Interestingly, Senders (1958, 51) has summarized the four levels of measurement in the following test for various kinds of data measurement. If you can say that: one object is different from another, you have a nominal scale; one object is bigger or better or more of anything than another, you have an ordinal scale; one object is so many units (degrees, inches) more than another, you have an interval scale; one object is so many times as big or bright or tall or heavy as another, you have a ratio scale.
Taken together, we see that measurement is crucial to any research project. Without good measurement, we have faulty research. Measurement involves the assignment of numerals to objects and concepts according to rules. Then researchers decide the appropriate level of measurement and also assess whether the measurement procedure is isomorphic to reality. To be useful, a measurement must be both valid and reliable. Measurements begin with observations, but these raw materials must often be refined and clarified.
- Babbie, E. (2001). The practice of social research, 9th edn. Belmont, CA: Wadsworth and Thomson Learning.
- Guilford, J. P. (1954). Psychometric methods. New York: McGraw-Hill.
- Katzer, J., Cook, K. H., & Crouch, W. W. (1998). Evaluating information: A guide for users of social science research, 4th edn. Boston, MA: McGraw-Hill.
- Kerlinger, F. N. (1986). Foundations of behavioral research, 3rd edn. New York: CBS College Publishing.
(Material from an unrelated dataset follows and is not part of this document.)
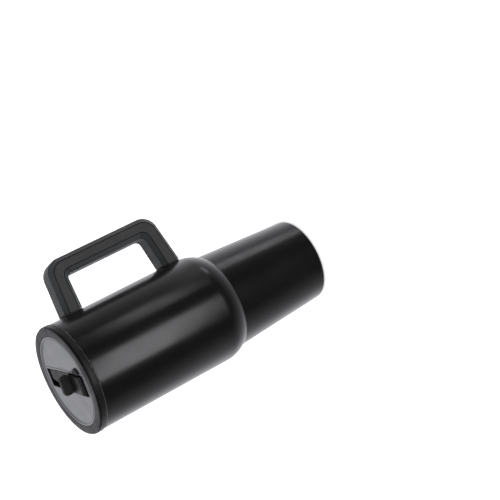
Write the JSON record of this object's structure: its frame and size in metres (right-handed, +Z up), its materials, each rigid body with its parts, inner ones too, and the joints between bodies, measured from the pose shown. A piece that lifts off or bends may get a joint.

- Leedy, P. D. (1997). Practical research: Planning and design, 6th edn. Upper Saddle River, NJ: Prentice Hall.
- Senders, V. L. (1958). Measurement and statistics: A basic text emphasizing behavioral science. New York: Oxford University Press.
- Stevens, S. S. (1946). On the theory of scales of measurement. Science, 103, 677– 680.
- Wimmer, R. D., & Dominick, J. R. (2003). Mass media research: An introduction, 7th edn. Belmont, CA: Wadsworth and Thomson Learning.